— Вы кончали семилетку у Николая Павловича? — спросил я.
— Конечно. Я очень благодарен ему. Николаю Павловичу пришлось со мной много повозиться. Ведь я в детстве очень болел.
Я попросил Петра Ауканку рассказать о его жизни.
Он задумался, прищурил глаза и спокойно заговорил.
— Когда мне исполнилось пять лет, я поскользнулся на льду, упал и сильно ушиб спину. Старухи лечили меня таежными травами. Это не помогло. Отец обратился к шаману, и тот устроил большое камлание и стал выгонять из меня болезнь. Когда и это не помогло, все в доме поняли, что я останусь калекой. Отец был в отчаянии. Орочи очень дорожат сыновьями, потому что еще один мужчина в семье — это еще один охотник.
Я позабыл вам сказать, что родился в январе. В ту ночь, когда я появился на свет, рассказывала мать, была очень сильная пурга. Наш легкий берестяной шалаш качался под ударами ветра. Мать укутала меня в старенькую оленью шкуру и положила у самого порога на снег. К общей радости всех домашних, я даже не простудился.

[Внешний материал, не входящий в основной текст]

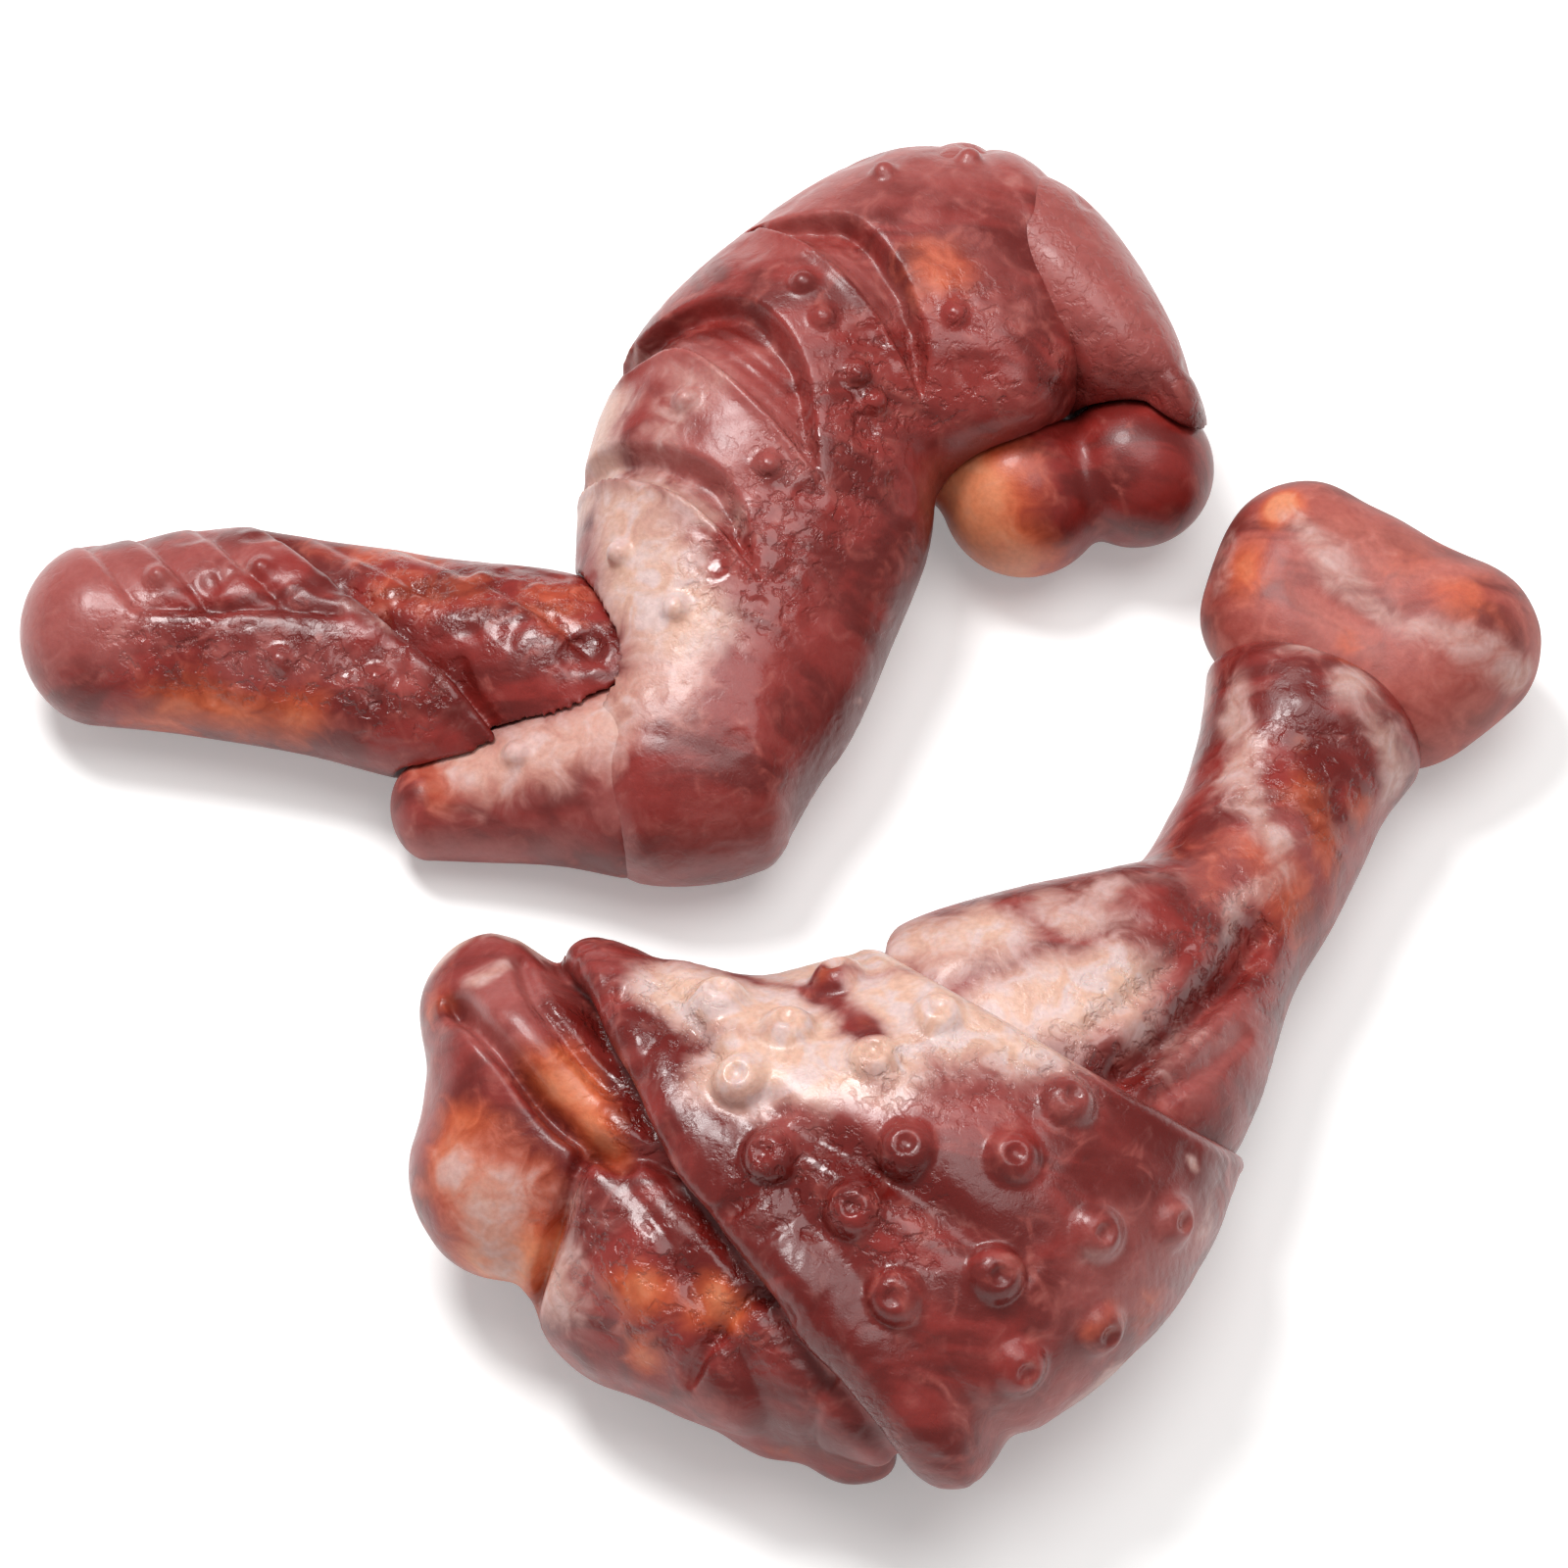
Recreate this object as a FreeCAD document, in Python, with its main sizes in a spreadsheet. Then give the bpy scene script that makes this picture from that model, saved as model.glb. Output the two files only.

— Крепкий будет, — сказал отец, посмотрев на меня счастливыми глазами.
Действительно, до того дня, когда я упал на льду, я ничем не хворал.
Когда мои сверстники пошли в школу, я тоже хотел итти с ними, но Сергей Иванович — так звали нашего прежнего учителя — лишь сочувственно посмотрел на меня и сказал, что мне лучше не ходить в школу. Я в самом деле чувствовал себя очень слабым, особенно весной.
Потом меня стали поить медвежьим жиром, и я немного окреп.
Я просыпался рано, чуть свет, садился у окна и с завистью глядел на моих однолеток, которые веселой гурьбой бежали в школу. Когда они возвращались домой, я снова садился на свое место у окна. Я так свыкся с этим, что встречать и провожать соседских ребят стало как бы моей обязанностью. Я смеялся, видя, как они смеются. Мне казалось, что я вместе с ними ношусь по улице, играю в снежки, перепрыгиваю через сугробы, леплю из талого снега шамана Иннокентия, которого мальчики дразнили, узнав, что он запирает своих сыновей и не пускает в школу.
И вдруг в моей жизни произошла перемена. Это случилось в тот самый день, когда Николай Павлович, знакомясь с орочами, зашел и к нам.
— Почему, молодой человек, не ходите в школу? — спросил он. — Может быть, ждете отдельного приглашения?
Я не понял, серьезно ли говорит новый учитель или просто шутит надо мной? Я слез с подоконника, лег на медвежью шкуру и зарылся в нее с головой.
— Что же ты, мальчик, испугался? Я серьезно говорю, что пора в школу.
— Не берут его, однако, — сказала мать. — Совсем он у нас худой.
— Это почему же не берут?
— Худая болезнь у него, — объяснила мать. — Зачем учить? На охоту ему нельзя. На рыбалку тоже, конечно. Пускай его дома сидит. Все равно ничего...
— Завтра же в школу! — строго сказал Николай Павлович.
Когда он пошел к дверям, я поднял голову и из-под локтя посмотрел ему вслед.
— На охоту нельзя, на рыбалку тоже, — передразнивал я мать. — Что же мне, совсем темным остаться?
Я раньше всех приходил в школу и позже всех уходил домой. Мне нельзя было играть с мальчишками на улице, и все время я отдавал урокам. Потом открыли интернат, и я стал жить в интернате. Но опять приключилась беда: у меня вдруг отнялась правая рука. Она стала у меня как деревянная. Я не мог держать карандаш, не мог перелистать букварь — ничего не мог делать ею. Мне страшно стало жить. Меня отвели к доктору, Петру Степановичу, тот осмотрел мою руку и сказал, что попробует ее лечить.
— Наверно, опять учиться не буду? — еле сдерживая слезы, спросил я.
— Пиши левой, — сказал он.
— Разве можно левой?
— При желании все можно. Пока будем лечить правую руку, пиши левой. Каждый день будешь приходить ко мне в больницу. В четыре часа. Знаешь, когда четыре часа?
— Знаю, конечно. Мы уже давно прошли в школе часы.
Несколько месяцев Николай Павлович учил меня действовать левой рукой, и я научился. Правда, я стал писать немного хуже, чем писал, но это не так важно.
Весной, когда я оканчивал пятый класс, в поселке Датту был созван кустовой слет отличников учебы. Просили и от нас прислать делегатов на этот слет. Но так как у нас отличниками были все, пришлось ехать в Датту всей школой, в том числе и я поехал. Нужно ли говорить, как я был счастлив!